* [Exercise task]: Each entry below must be repeated word for word.

►

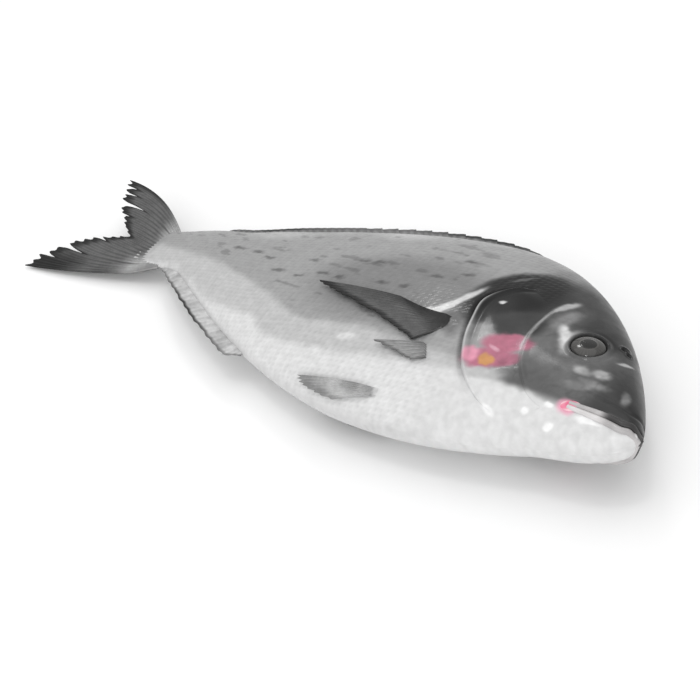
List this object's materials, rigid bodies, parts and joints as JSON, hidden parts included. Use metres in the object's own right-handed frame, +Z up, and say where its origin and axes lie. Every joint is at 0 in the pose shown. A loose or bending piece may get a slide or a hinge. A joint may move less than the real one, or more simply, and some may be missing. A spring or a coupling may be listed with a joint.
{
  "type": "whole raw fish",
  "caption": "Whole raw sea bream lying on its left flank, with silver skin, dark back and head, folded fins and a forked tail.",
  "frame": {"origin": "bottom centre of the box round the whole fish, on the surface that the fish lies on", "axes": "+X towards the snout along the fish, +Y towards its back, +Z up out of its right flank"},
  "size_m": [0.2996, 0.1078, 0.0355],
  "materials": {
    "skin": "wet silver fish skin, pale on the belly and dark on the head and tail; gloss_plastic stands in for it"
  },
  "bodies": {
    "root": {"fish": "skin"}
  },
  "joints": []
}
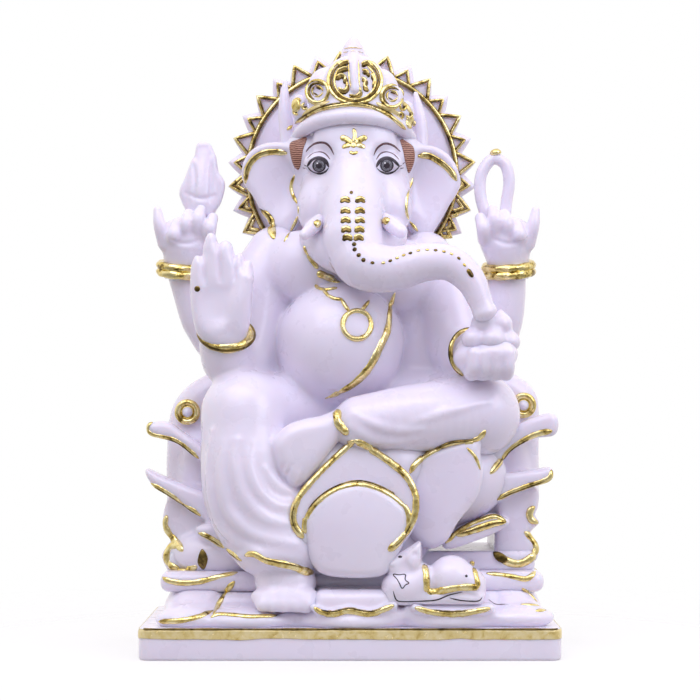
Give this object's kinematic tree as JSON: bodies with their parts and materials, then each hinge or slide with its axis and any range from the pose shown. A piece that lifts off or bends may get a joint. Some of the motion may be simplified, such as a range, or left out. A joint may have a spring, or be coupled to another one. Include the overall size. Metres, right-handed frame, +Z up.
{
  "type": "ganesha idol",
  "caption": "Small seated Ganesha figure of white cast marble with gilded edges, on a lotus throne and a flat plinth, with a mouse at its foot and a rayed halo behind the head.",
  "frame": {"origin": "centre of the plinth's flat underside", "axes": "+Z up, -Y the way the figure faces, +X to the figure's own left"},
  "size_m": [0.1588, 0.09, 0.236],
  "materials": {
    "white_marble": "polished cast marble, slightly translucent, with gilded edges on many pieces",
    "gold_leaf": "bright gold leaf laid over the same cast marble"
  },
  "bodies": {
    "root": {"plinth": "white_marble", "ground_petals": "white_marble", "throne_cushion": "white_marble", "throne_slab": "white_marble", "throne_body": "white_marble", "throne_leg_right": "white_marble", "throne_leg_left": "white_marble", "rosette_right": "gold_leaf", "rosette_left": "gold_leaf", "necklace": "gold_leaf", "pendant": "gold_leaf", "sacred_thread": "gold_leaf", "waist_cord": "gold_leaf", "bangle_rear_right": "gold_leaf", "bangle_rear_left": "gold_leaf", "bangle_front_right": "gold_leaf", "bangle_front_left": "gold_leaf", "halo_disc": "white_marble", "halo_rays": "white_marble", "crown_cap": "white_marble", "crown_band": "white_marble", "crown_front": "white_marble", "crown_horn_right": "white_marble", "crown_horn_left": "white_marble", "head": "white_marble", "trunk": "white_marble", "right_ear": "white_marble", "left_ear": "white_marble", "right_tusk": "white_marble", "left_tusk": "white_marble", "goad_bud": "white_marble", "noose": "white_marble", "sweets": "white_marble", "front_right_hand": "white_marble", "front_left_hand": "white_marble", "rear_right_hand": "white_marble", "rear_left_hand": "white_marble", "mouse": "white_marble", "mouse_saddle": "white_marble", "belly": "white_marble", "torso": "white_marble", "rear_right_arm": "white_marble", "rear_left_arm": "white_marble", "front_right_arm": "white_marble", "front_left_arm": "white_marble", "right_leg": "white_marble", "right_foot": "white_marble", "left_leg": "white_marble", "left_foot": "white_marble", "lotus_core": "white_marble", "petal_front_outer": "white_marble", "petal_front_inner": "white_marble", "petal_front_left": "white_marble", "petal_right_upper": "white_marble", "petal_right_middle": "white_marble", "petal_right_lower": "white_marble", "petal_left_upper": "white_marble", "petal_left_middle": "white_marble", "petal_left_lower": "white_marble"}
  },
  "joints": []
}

◄

* [The reply]:
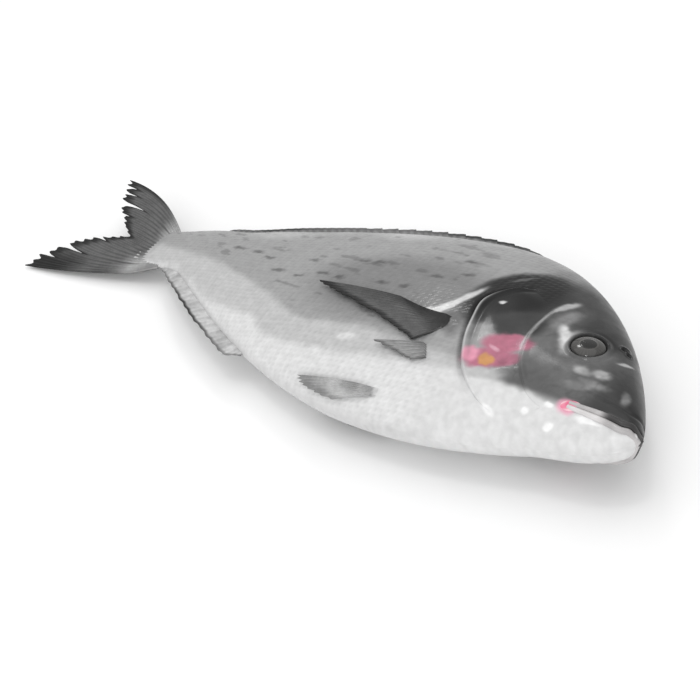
List this object's materials, rigid bodies, parts and joints as JSON, hidden parts included. Use metres in the object's own right-handed frame, +Z up, and say where its origin and axes lie. Every joint is at 0 in the pose shown. A loose or bending piece may get a slide or a hinge. A joint may move less than the real one, or more simply, and some may be missing. A spring or a coupling may be listed with a joint.
{
  "type": "whole raw fish",
  "caption": "Whole raw sea bream lying on its left flank, with silver skin, dark back and head, folded fins and a forked tail.",
  "frame": {"origin": "bottom centre of the box round the whole fish, on the surface that the fish lies on", "axes": "+X towards the snout along the fish, +Y towards its back, +Z up out of its right flank"},
  "size_m": [0.2996, 0.1078, 0.0355],
  "materials": {
    "skin": "wet silver fish skin, pale on the belly and dark on the head and tail; gloss_plastic stands in for it"
  },
  "bodies": {
    "root": {"fish": "skin"}
  },
  "joints": []
}
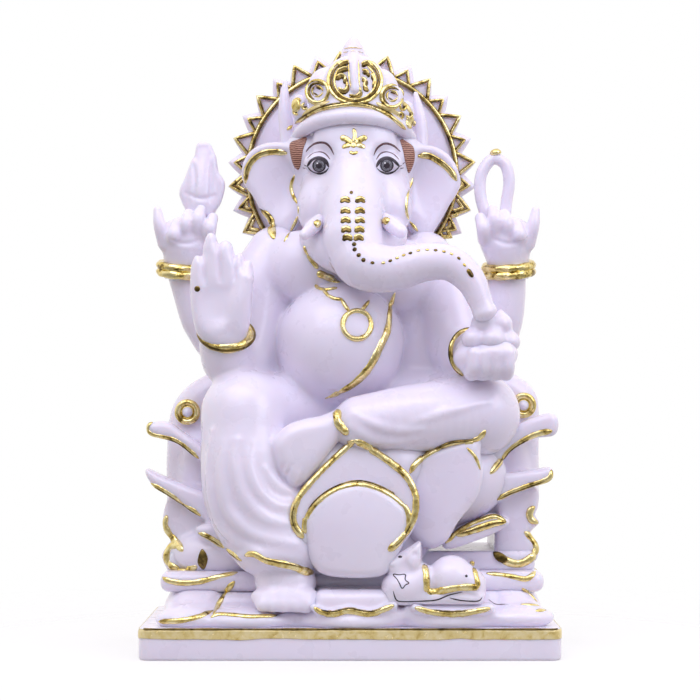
Give this object's kinematic tree as JSON: bodies with their parts and materials, then each hinge or slide with its axis and any range from the pose shown. A piece that lifts off or bends may get a joint. Some of the motion may be simplified, such as a range, or left out. A joint may have a spring, or be coupled to another one. Include the overall size. Metres, right-handed frame, +Z up.
{
  "type": "ganesha idol",
  "caption": "Small seated Ganesha figure of white cast marble with gilded edges, on a lotus throne and a flat plinth, with a mouse at its foot and a rayed halo behind the head.",
  "frame": {"origin": "centre of the plinth's flat underside", "axes": "+Z up, -Y the way the figure faces, +X to the figure's own left"},
  "size_m": [0.1588, 0.09, 0.236],
  "materials": {
    "white_marble": "polished cast marble, slightly translucent, with gilded edges on many pieces",
    "gold_leaf": "bright gold leaf laid over the same cast marble"
  },
  "bodies": {
    "root": {"plinth": "white_marble", "ground_petals": "white_marble", "throne_cushion": "white_marble", "throne_slab": "white_marble", "throne_body": "white_marble", "throne_leg_right": "white_marble", "throne_leg_left": "white_marble", "rosette_right": "gold_leaf", "rosette_left": "gold_leaf", "necklace": "gold_leaf", "pendant": "gold_leaf", "sacred_thread": "gold_leaf", "waist_cord": "gold_leaf", "bangle_rear_right": "gold_leaf", "bangle_rear_left": "gold_leaf", "bangle_front_right": "gold_leaf", "bangle_front_left": "gold_leaf", "halo_disc": "white_marble", "halo_rays": "white_marble", "crown_cap": "white_marble", "crown_band": "white_marble", "crown_front": "white_marble", "crown_horn_right": "white_marble", "crown_horn_left": "white_marble", "head": "white_marble", "trunk": "white_marble", "right_ear": "white_marble", "left_ear": "white_marble", "right_tusk": "white_marble", "left_tusk": "white_marble", "goad_bud": "white_marble", "noose": "white_marble", "sweets": "white_marble", "front_right_hand": "white_marble", "front_left_hand": "white_marble", "rear_right_hand": "white_marble", "rear_left_hand": "white_marble", "mouse": "white_marble", "mouse_saddle": "white_marble", "belly": "white_marble", "torso": "white_marble", "rear_right_arm": "white_marble", "rear_left_arm": "white_marble", "front_right_arm": "white_marble", "front_left_arm": "white_marble", "right_leg": "white_marble", "right_foot": "white_marble", "left_leg": "white_marble", "left_foot": "white_marble", "lotus_core": "white_marble", "petal_front_outer": "white_marble", "petal_front_inner": "white_marble", "petal_front_left": "white_marble", "petal_right_upper": "white_marble", "petal_right_middle": "white_marble", "petal_right_lower": "white_marble", "petal_left_upper": "white_marble", "petal_left_middle": "white_marble", "petal_left_lower": "white_marble"}
  },
  "joints": []
}